There was a time not too long ago when a person with a bad credit score could just apply at most any lender and get a home loan regardless of their credit history, as long as they had enough of a down payment. These days credit is much tighter and it looks like it is not going to be loosened up any time soon. The experts are predicting a tight money market and difficult lending for many years to come.
Too many banks and financial institutions making bad credit home loans are what led to the current economic downturn or recession (some would say depression). Many people that had bad credit and could not afford a home were given mortgages because they were encouraged to lie on their applications. Most lenders including Countrywide, Washington Mutual, World Savings, Fremont Savings, Indy Mac, and many others had mortgages available that did not require that the applicant borrower show proof of income. These are what are referred to as Stated income loans. With the wave of foreclosures hitting the economy now we all realize that what was being stated were lies.
Many people also got into what was the granddaddy of all bad credit home loans, the Negative Amortization loan or what was referred to as a Pay Option ARM (Adjustable Rate Mortgage). These Neg-Am loans were attractive for many reasons, primarily because they allowed people to pay a very small monthly payment on a huge mortgage balance that they could not have afforded had the loan been structured as an interest only loan and especially not as a fully amortized (principal and interest) loan.

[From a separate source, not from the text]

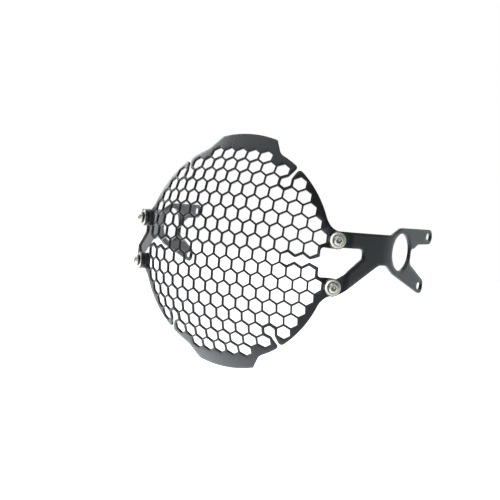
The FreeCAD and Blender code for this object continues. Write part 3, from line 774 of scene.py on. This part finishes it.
# The studio: a white floor well below the hung guard, a white surround and three soft lamps. Seen in the
# guard's gloss, the floor has a painted glow below its left side and behind, emitted for glossy rays only,
# and the surround is bright behind.
drop = -0.26
reach = 6.0
painted_glow_centre = (-0.22, 0.12, drop)
painted_glow_back = (-0.4, 0.9, 0.0)
surround_back = (-0.174, 0.985, 0.0)
surround_low = 0.18
surround_rise = 2.6
surround_power = 3.5
floor_mesh = bpy.data.meshes.new("floor")
corners = [(-reach, -reach, drop), (reach, -reach, drop), (reach, reach, drop), (-reach, reach, drop)]
floor_mesh.from_pydata(corners, [], [(0, 1, 2, 3)])
floor = bpy.data.objects.new("floor", floor_mesh)
bpy.context.scene.collection.objects.link(floor)


def worked_out(tree, kind, operation, *values):
    """Add a Math or Vector Math node; each value is a plain one or the output of another node."""
    made = tree.nodes.new(kind)
    made.operation = operation
    for socket, value in zip(made.inputs, values):
        if isinstance(value, bpy.types.NodeSocket):
            tree.links.new(value, socket)
        else:
            socket.default_value = value
    return made.outputs["Value"]


floor_paint, tree, paint, where = new_finish("floor_paint")
paint.inputs["Base Color"].default_value = (0.94, 0.94, 0.94, 1.0)
paint.inputs["Roughness"].default_value = 0.8
# Painted reflection: for glossy rays only, the floor glows in a pool below the guard's left side and more
# towards the back; camera rays see it plain white.
away = worked_out(tree, "ShaderNodeVectorMath", "DISTANCE", where, painted_glow_centre)
painted_glow_span = {"From_Min": 0.12, "From_Max": 0.52, "To_Min": 1.7, "To_Max": 0.0}
painted_glow_pool = node(tree, "ShaderNodeMapRange", Value=away, **painted_glow_span)
back = worked_out(tree, "ShaderNodeVectorMath", "DOT_PRODUCT", where, painted_glow_back)
painted_far_glow_span = {"From_Min": -0.15, "From_Max": 0.10, "To_Min": 0.1, "To_Max": 0.75}
painted_far_glow = node(tree, "ShaderNodeMapRange", Value=back, **painted_far_glow_span)
painted_glow_sum = worked_out(tree, "ShaderNodeMath", "ADD", painted_glow_pool.outputs["Result"], painted_far_glow.outputs["Result"])
seen = tree.nodes.new("ShaderNodeLightPath").outputs
glossy_ray, camera_ray = seen["Is Glossy Ray"], seen["Is Camera Ray"]
white_and_painted_glow = worked_out(tree, "ShaderNodeMath", "MULTIPLY_ADD", glossy_ray, painted_glow_sum, camera_ray)
glow = node(tree, "ShaderNodeEmission", Color=(1.0, 1.0, 1.0, 1.0), Strength=white_and_painted_glow)
both = tree.nodes.new("ShaderNodeAddShader")
tree.links.new(paint.outputs[0], both.inputs[0])
tree.links.new(glow.outputs[0], both.inputs[1])
tree.links.new(both.outputs[0], tree.nodes["Material Output"].inputs["Surface"])
floor_mesh.materials.append(floor_paint)

world = bpy.data.worlds.new("surround")
world.use_nodes = True
bpy.context.scene.world = world
tree = world.node_tree
ground = tree.nodes["Background"]
ground.inputs["Color"].default_value = (0.92, 0.98, 1.0, 1.0)
where = tree.nodes.new("ShaderNodeTexCoord").outputs["Generated"]
behind = worked_out(tree, "ShaderNodeVectorMath", "DOT_PRODUCT", where, surround_back)
level = node(tree, "ShaderNodeMapRange", Value=behind)
curve = worked_out(tree, "ShaderNodeMath", "POWER", level.outputs["Result"], surround_power)
lift = worked_out(tree, "ShaderNodeMath", "MULTIPLY_ADD", curve, surround_rise, surround_low)
tree.links.new(lift, ground.inputs["Strength"])
white = node(tree, "ShaderNodeBackground", Color=(1.0, 1.0, 1.0, 1.0), Strength=1.0)
seen = tree.nodes.new("ShaderNodeLightPath").outputs
choose = tree.nodes.new("ShaderNodeMixShader")
tree.links.new(seen["Is Camera Ray"], choose.inputs[0])
tree.links.new(ground.outputs[0], choose.inputs[1])
tree.links.new(white.outputs[0], choose.inputs[2])
tree.links.new(choose.outputs[0], tree.nodes["World Output"].inputs["Surface"])

for name, place, power, size in (("lamp_front_right", (1.0, -1.4, 0.1), 4.8, 0.8),
                                 ("lamp_left", (-1.1, 0.3, 0.6), 9.0, 0.8),
                                 ("lamp_over", (-0.4, -0.4, 1.2), 7.0, 1.4)):
    light = bpy.data.lights.new(name, "AREA")
    light.energy = power
    light.size = size
    lamp = bpy.data.objects.new(name, light)
    aim = (-Vector(place)).to_track_quat("-Z", "Y").to_matrix().to_4x4()
    lamp.matrix_world = Matrix.Translation(place) @ aim
    bpy.context.scene.collection.objects.link(lamp)


# The camera: it stands to the guard's right front, level with it and rolled a little to the left.
# The angles, shift and distance are those that the mesh's own pattern gives in the photograph: radians
# and mesh pitches, on axes that point right, up and forwards.
yaw, pitch_up, roll = -0.5287, -0.0226, -0.1119
shift_right, shift_up, distance = -2.0387, -0.0028, 72.3056
turn = Matrix.Rotation(yaw, 3, "Y") @ Matrix.Rotation(pitch_up, 3, "X") @ Matrix.Rotation(roll, 3, "Z")
turn_back = turn.transposed()
to_part = Matrix(((1.0, 0.0, 0.0), (0.0, 0.0, -1.0), (0.0, 1.0, 0.0)))
eye_point = to_part @ (turn_back @ Vector((-shift_right, -shift_up, distance))) * (pitch * mm)
eye_point.y += sheet / 2.0 * mm
camera_data = bpy.data.cameras.new("camera")
camera_data.sensor_width = 36.0
focal_pixels, frame_pixels = 1056.2574, 500.0
camera_data.lens = focal_pixels * camera_data.sensor_width / frame_pixels
camera = bpy.data.objects.new("camera", camera_data)
camera.matrix_world = Matrix.Translation(eye_point) @ (to_part @ turn_back).to_4x4()
bpy.context.scene.collection.objects.link(camera)
bpy.context.scene.camera = camera

bpy.context.scene.view_settings.view_transform = "Standard"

These Pay Option Arms allowed the borrowers to pay one of three or four options each month. The first option was the highest payment and that was a fully amortized loan at the fully indexed rate. Since most of these loans had fully indexed rates of well over six percent, this payment was usually too high for most folks to pay. The second option was to pay just an interest only payment. This payment did not reduce the principal but it was considerably lower than the fully amortized payment. Then came the final option, the one most people could afford, the Deferred Interest payment. By choosing this option, people paid a deferred interest payment at a very low initial interest rate, usually one to two percent, sometimes slightly higher. The main problem with this payment option was that the deferred interest was tacked on to their principal balance, meaning that the bad credit home loan was not only not getting paid off, the balance was actually growing.
These bad credit home loans have led to wave after wave of foreclosures, bank sales and evictions. These days you have to have good credit and money in the bank in order to purchase a home.